Scott Sinclair, a senior research fellow with the Canadian Centre for Policy Alternatives, said the government needs to make a critical evaluation of how the deal could be diminished by Britain’s departure.
“We’re going to be paying a lot more for drugs. We’re going to be risking more investor-state lawsuits. Dairy farmers took a hit,” he said. “With Brexit it’s fair to ask, are we getting less in return?”
The European Commission this week said it would designate the deal a “mixed” agreement, which means that each of the EU’s countries must ratify it.
Though that’s viewed as a slow track to ratification, the EU and Canada insist that 90 per cent of the deal will take effect next year with only the European Parliament’s approval under what is known as provisional application.
The government official said it could take up to five years for individual European parliaments to ratify the deal, but admitted it would plunge everyone into uncharted territory if one of them rejected it.
French Trade Minister Matthias Fekl said Wednesday his country supports the deal, but it is also important for national parliaments to vote on it because “this is an essential matter in order to ensure that European citizens support the trade policies enacted on their behalf.”

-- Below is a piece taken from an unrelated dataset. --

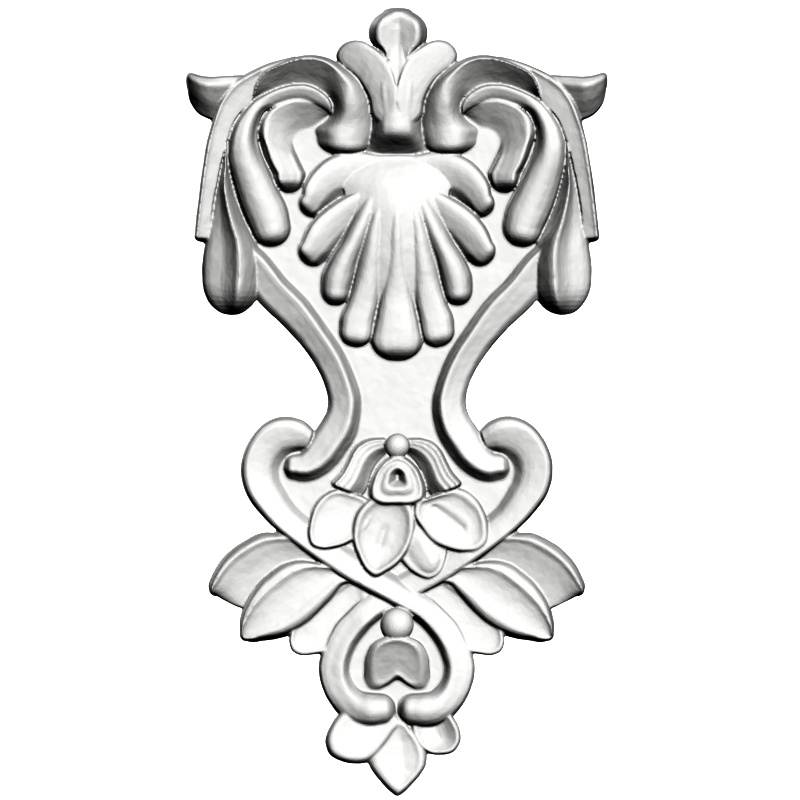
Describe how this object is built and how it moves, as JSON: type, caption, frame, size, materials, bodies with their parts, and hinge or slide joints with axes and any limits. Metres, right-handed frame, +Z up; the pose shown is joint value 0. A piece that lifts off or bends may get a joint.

The Canadian official said there is also “an active internal debate” about the deal in Austria and Belgium, so the government is reaching out directly to them to sell the merits of it.
The official also said that negotiations are ongoing with Romania and Bulgaria about lifting the visas Canada imposes on their travellers. He insisted Canada won’t lift the visa requirements for the sake of helping the trade deal.
The EU ambassador to Canada, Marie-Anne Coninsx, has linked the two issues, saying it needs to be resolved to remove an unnecessary impediment to CETA’s ratification.